Backpedaling on bus lanes

One of the biggest complaints leveled against opposition party PASOK – and which it paid for dearly in the 2004 elections – was its introduction of bus lanes on main thoroughfares. As with any new measure aimed at modernization, this one also met with dissatisfaction from many. The first to react were taxi drivers, who responded by staging a protest that brought gridlock to central Athens, arguing that the bus lanes were depriving them of customers. Next came motorists, who felt robbed of that one extra lane. More rational parties said that the measure fell short of the city’s real needs. Eventually, the measure was embraced and the transport experts vindicated. The speed at which buses travel doubled from 7 kilometers per hour on average in the city center to 15 km/h. The original aim was 23 km/h and this was used by ruling New Democracy as part of its platform in 2004. Then again, the measure was new and, reactions aside, it required some time for all the kinks to be ironed out, time that the ruling party has had plenty of by now.
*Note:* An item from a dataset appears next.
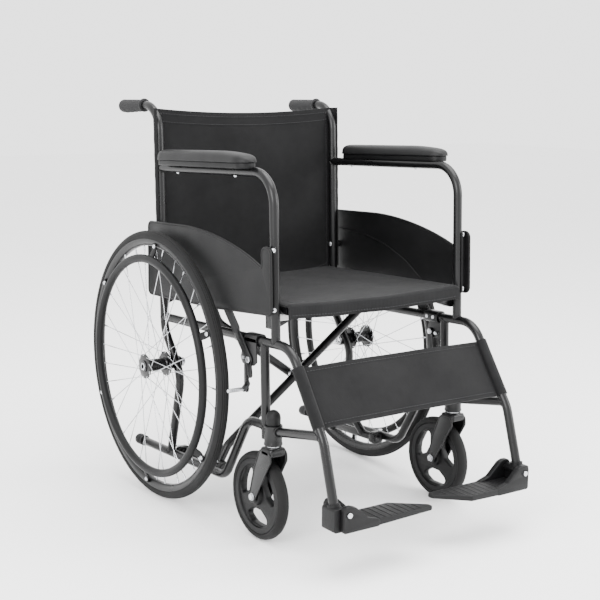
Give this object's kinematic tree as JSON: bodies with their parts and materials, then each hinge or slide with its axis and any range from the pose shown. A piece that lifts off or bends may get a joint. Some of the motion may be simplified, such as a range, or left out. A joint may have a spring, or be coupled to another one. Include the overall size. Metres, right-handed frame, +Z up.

Yet the truth is that these kinks have not been smoothed out, due mainly to a lack of policing and, even worse, the entire measure is starting to be pulled apart. The first bus lanes to be eradicated were in Thessaloniki, where taxis were allowed to pull in to pick up or drop off fares – bus speeds in Thessaloniki immediately declined by 50 percent. Earlier this week, the transport minister also decided to allow taxis into bus lanes in Athens. One aspect of the argument in favor of separate bus lanes is that they allow workers faster service and a bit of respite in their day-to-day toils. The prime minister knows this and said so in a speech in the Athenian suburb of Peristeri in 2003, during which he made a point of stressing that the average Athenian spends approximately 1.5 hours commuting. Is there any reason why workers are being asked to waste their time today simply to satisfy some union’s demands?